## WHAT IS EXPECTED
Copy the data word for word, keeping every line.

Structured object records:

■ ■ ■ ■ ■

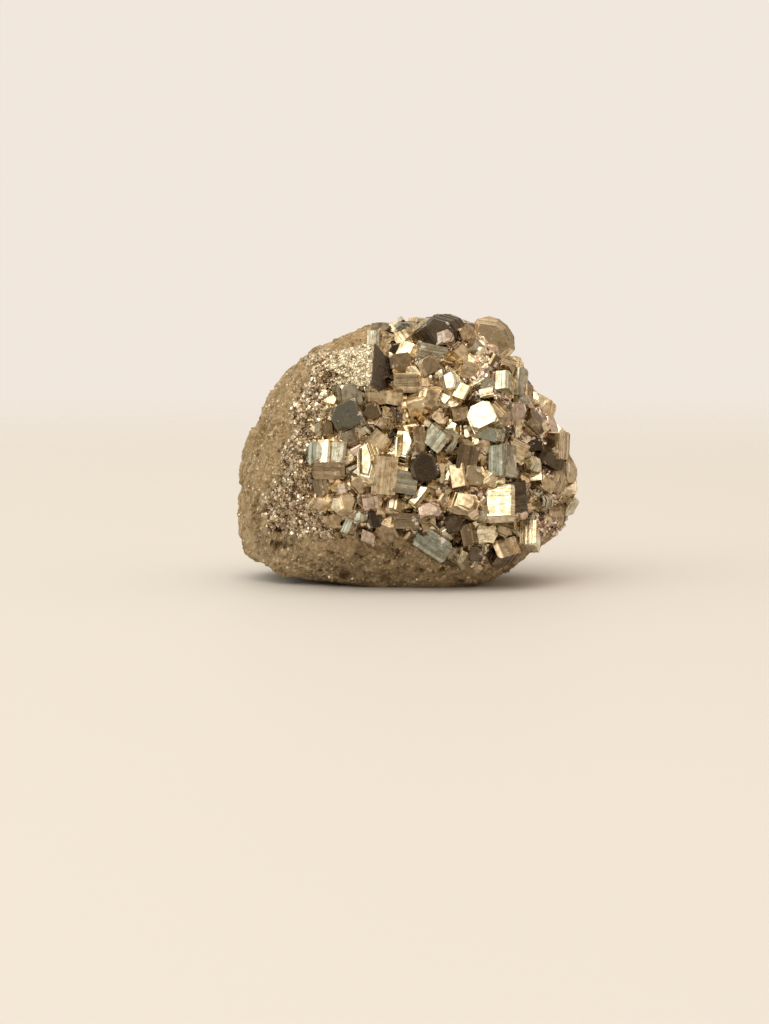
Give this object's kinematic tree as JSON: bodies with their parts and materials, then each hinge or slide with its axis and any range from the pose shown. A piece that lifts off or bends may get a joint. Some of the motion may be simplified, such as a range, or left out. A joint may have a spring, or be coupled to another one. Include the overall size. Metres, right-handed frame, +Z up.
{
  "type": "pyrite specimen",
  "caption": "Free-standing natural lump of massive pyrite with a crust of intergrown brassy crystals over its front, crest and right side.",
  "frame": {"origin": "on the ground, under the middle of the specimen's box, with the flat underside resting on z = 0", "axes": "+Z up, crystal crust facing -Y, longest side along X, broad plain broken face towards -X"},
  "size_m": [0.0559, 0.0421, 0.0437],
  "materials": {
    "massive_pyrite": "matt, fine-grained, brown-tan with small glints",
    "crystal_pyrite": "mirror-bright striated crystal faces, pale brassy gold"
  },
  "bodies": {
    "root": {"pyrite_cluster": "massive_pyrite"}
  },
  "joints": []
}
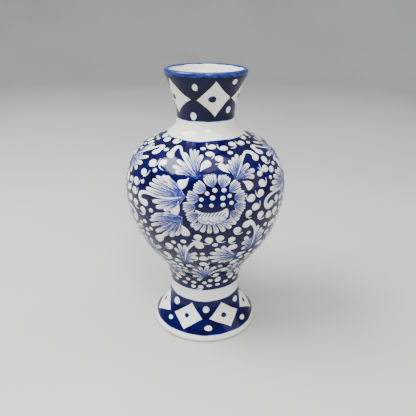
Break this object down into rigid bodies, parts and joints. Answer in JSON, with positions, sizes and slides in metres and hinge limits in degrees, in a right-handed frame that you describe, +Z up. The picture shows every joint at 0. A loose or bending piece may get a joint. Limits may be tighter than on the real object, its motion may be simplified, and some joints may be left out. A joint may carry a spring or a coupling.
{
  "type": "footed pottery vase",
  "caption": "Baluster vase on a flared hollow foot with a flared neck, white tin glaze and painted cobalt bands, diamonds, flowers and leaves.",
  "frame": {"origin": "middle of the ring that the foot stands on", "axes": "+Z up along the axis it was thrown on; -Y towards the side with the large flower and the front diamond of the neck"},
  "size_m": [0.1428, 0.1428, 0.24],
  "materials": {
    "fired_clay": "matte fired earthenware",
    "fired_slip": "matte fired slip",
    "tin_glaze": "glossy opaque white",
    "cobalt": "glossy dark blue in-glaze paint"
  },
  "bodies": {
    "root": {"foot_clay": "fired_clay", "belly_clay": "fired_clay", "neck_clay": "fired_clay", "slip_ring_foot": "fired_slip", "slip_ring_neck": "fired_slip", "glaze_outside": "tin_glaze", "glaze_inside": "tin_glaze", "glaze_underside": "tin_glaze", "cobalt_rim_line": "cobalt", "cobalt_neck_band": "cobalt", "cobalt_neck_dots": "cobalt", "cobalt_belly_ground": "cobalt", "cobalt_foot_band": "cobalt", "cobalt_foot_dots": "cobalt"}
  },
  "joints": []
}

■ ■ ■ ■ ■

## EXERCISE ANSWER
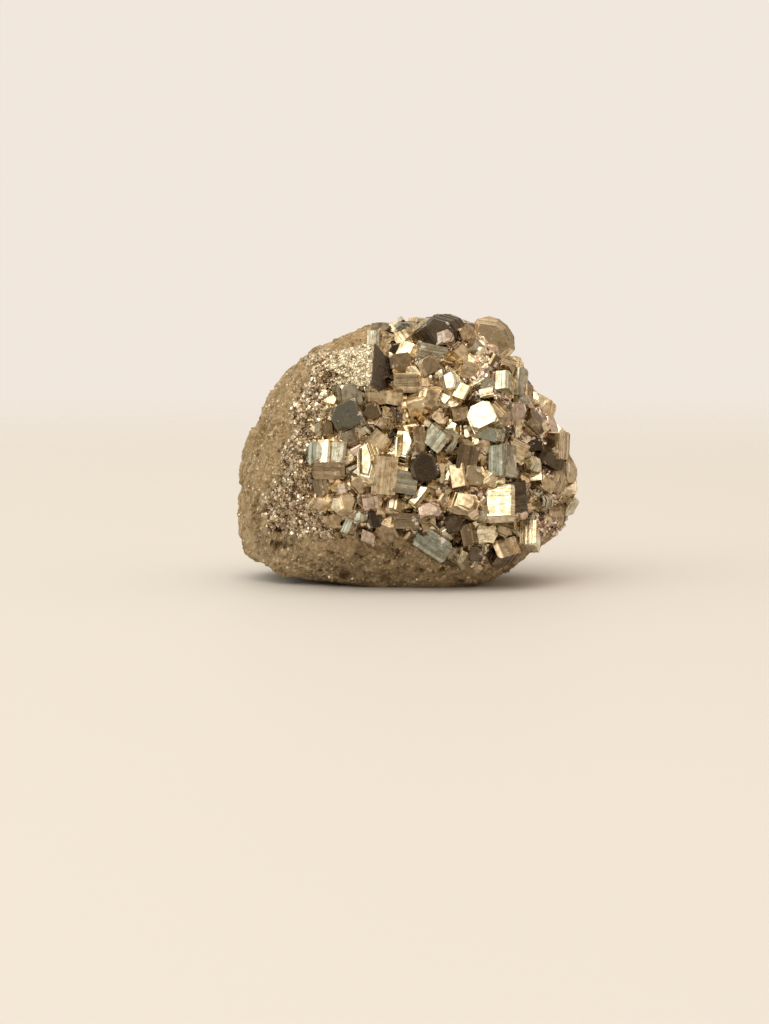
Give this object's kinematic tree as JSON: bodies with their parts and materials, then each hinge or slide with its axis and any range from the pose shown. A piece that lifts off or bends may get a joint. Some of the motion may be simplified, such as a range, or left out. A joint may have a spring, or be coupled to another one. Include the overall size. Metres, right-handed frame, +Z up.
{
  "type": "pyrite specimen",
  "caption": "Free-standing natural lump of massive pyrite with a crust of intergrown brassy crystals over its front, crest and right side.",
  "frame": {"origin": "on the ground, under the middle of the specimen's box, with the flat underside resting on z = 0", "axes": "+Z up, crystal crust facing -Y, longest side along X, broad plain broken face towards -X"},
  "size_m": [0.0559, 0.0421, 0.0437],
  "materials": {
    "massive_pyrite": "matt, fine-grained, brown-tan with small glints",
    "crystal_pyrite": "mirror-bright striated crystal faces, pale brassy gold"
  },
  "bodies": {
    "root": {"pyrite_cluster": "massive_pyrite"}
  },
  "joints": []
}
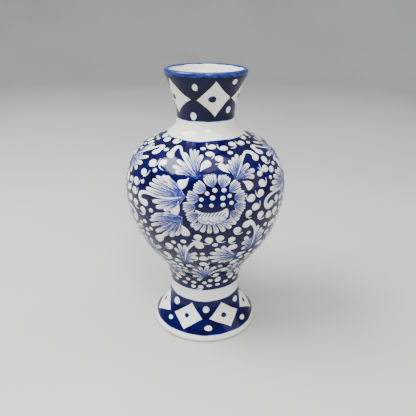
Break this object down into rigid bodies, parts and joints. Answer in JSON, with positions, sizes and slides in metres and hinge limits in degrees, in a right-handed frame that you describe, +Z up. The picture shows every joint at 0. A loose or bending piece may get a joint. Limits may be tighter than on the real object, its motion may be simplified, and some joints may be left out. A joint may carry a spring or a coupling.
{
  "type": "footed pottery vase",
  "caption": "Baluster vase on a flared hollow foot with a flared neck, white tin glaze and painted cobalt bands, diamonds, flowers and leaves.",
  "frame": {"origin": "middle of the ring that the foot stands on", "axes": "+Z up along the axis it was thrown on; -Y towards the side with the large flower and the front diamond of the neck"},
  "size_m": [0.1428, 0.1428, 0.24],
  "materials": {
    "fired_clay": "matte fired earthenware",
    "fired_slip": "matte fired slip",
    "tin_glaze": "glossy opaque white",
    "cobalt": "glossy dark blue in-glaze paint"
  },
  "bodies": {
    "root": {"foot_clay": "fired_clay", "belly_clay": "fired_clay", "neck_clay": "fired_clay", "slip_ring_foot": "fired_slip", "slip_ring_neck": "fired_slip", "glaze_outside": "tin_glaze", "glaze_inside": "tin_glaze", "glaze_underside": "tin_glaze", "cobalt_rim_line": "cobalt", "cobalt_neck_band": "cobalt", "cobalt_neck_dots": "cobalt", "cobalt_belly_ground": "cobalt", "cobalt_foot_band": "cobalt", "cobalt_foot_dots": "cobalt"}
  },
  "joints": []
}